The historical development of storage parallelism commenced by examining an era dominated by mechanical devices, where physical motion was the primary performance bottleneck. This necessitated the invention of system-level parallelism to aggregate the performance of multiple drives. The advent of solid-state technology eliminated mechanical constraints, but in doing so, it revealed a multi-layered internal parallelism that legacy protocols of the mechanical age were inadequate for exploiting. This catalyzed a complete reinvention of the storage interface, culminating in a modern architecture where parallelism extends from the host CPU, through the protocol, and to the silicon level of the storage device itself.

5.2.1 The Mechanical Age: Latency as a Limiting Factor in Hard Disk Drives (HDDs)

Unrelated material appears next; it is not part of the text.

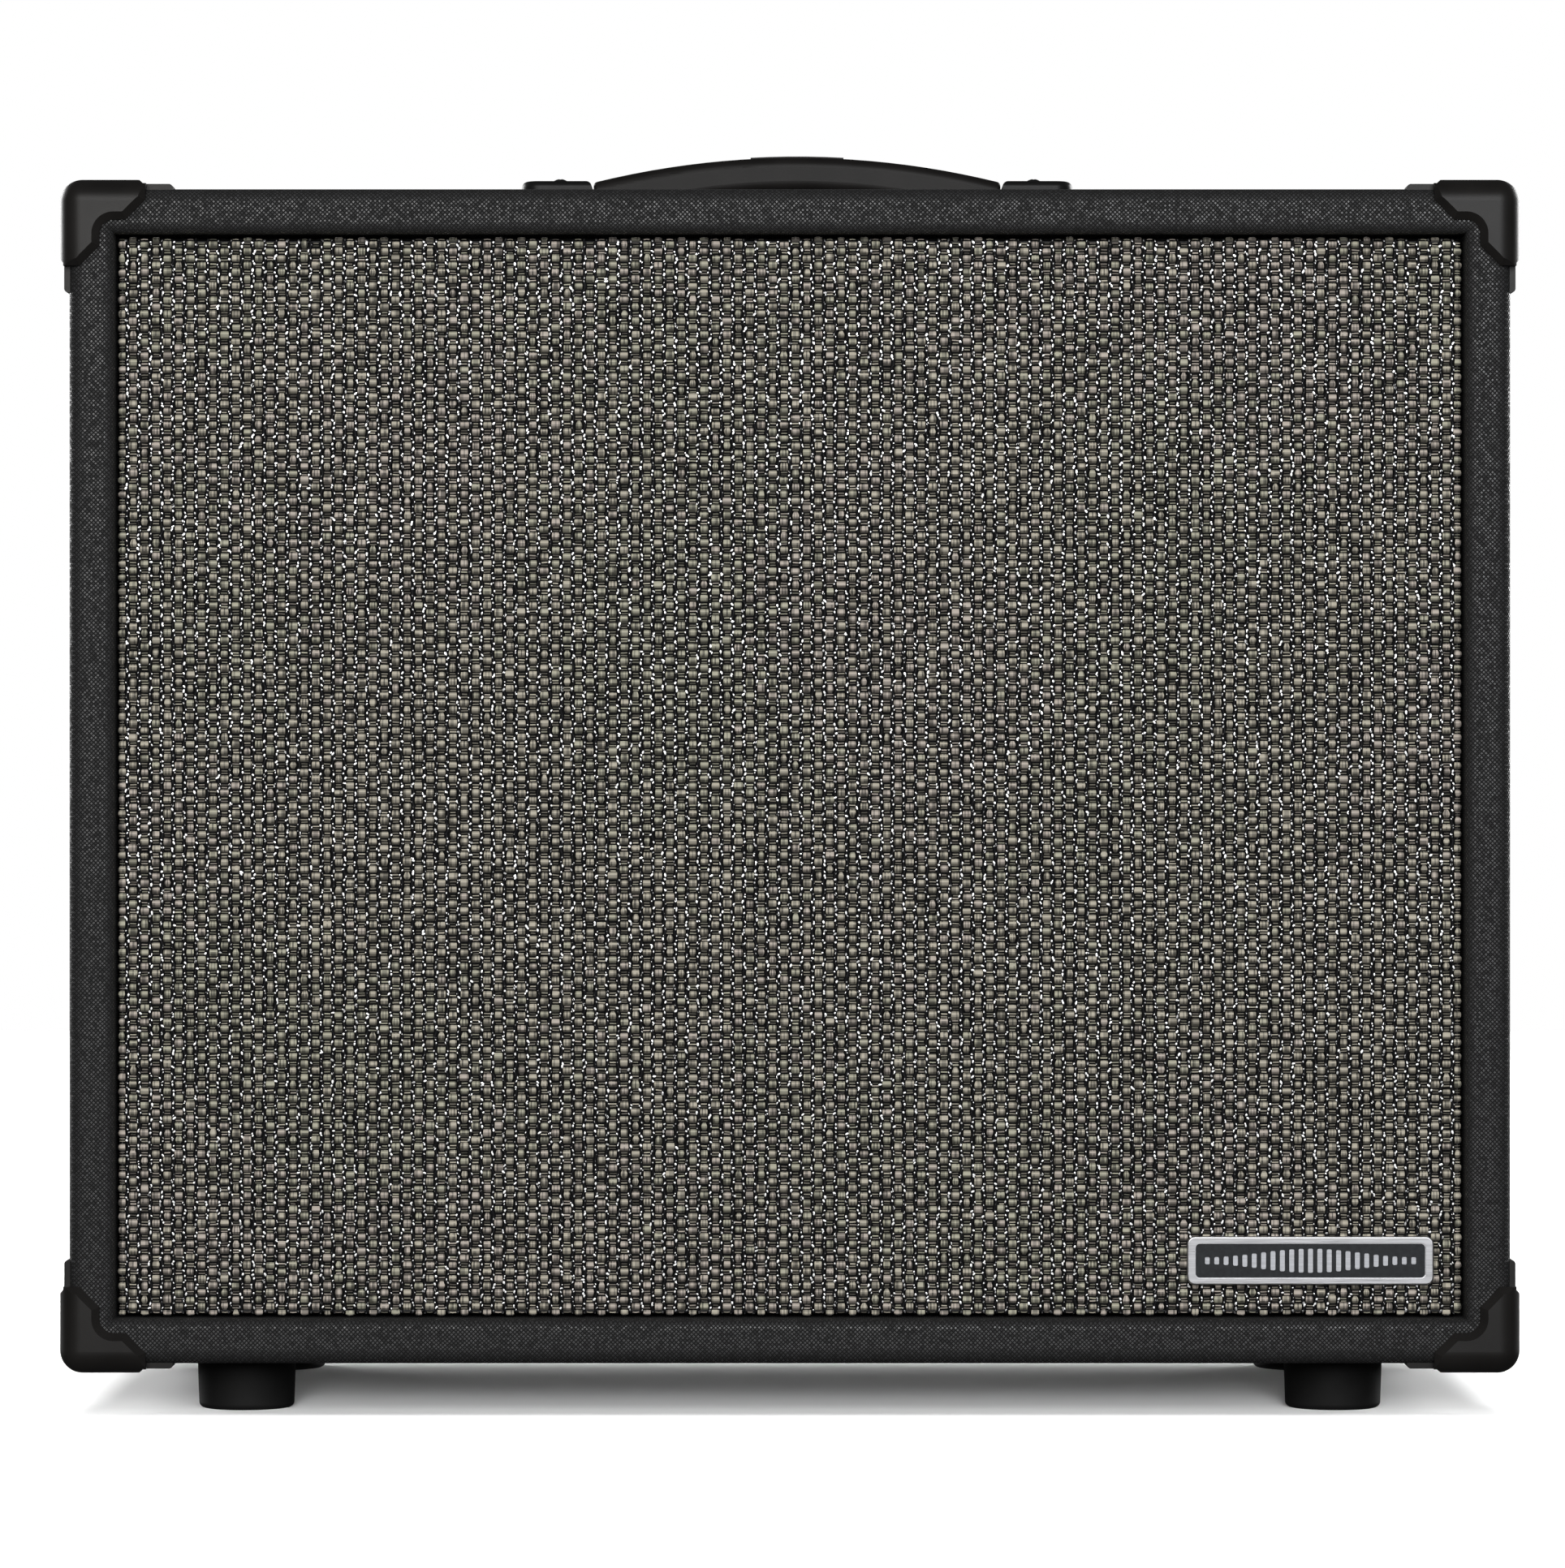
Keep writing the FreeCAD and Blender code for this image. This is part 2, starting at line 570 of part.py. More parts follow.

For nearly half a century, the primary medium for persistent data storage was the Hard Disk Drive (HDD). The performance of these devices was fundamentally dictated not by electronics, but by mechanics. An HDD stores data as magnetic patterns on spinning platters, and accessing that data requires a physical act: a read/write head, mounted on an actuator arm, must be moved to the correct concentric circle (the track), and then must wait for the platter to rotate until the desired sector is underneath it.¹ This process introduced two significant sources of latency, measured in milliseconds (ms)—a substantial delay relative to microsecond-speed processors:

Seek Time: The time required for the actuator arm to move the head to the correct track.
Rotational Latency: The time spent waiting for the platter to spin to the correct sector. For a 7,200 RPM drive, the average rotational latency exceeds 4 ms.²

These mechanical latencies created a significant I/O bottleneck, a performance limitation orders of magnitude more severe than the memory wall.¹ A single HDD could only service one request at a time, and each random request incurred these substantial mechanical delays. Sequential performance was significantly better, as the head could read contiguous sectors without seeking, but random I/O workloads, common in databases and operating systems, exhibited severely limited performance.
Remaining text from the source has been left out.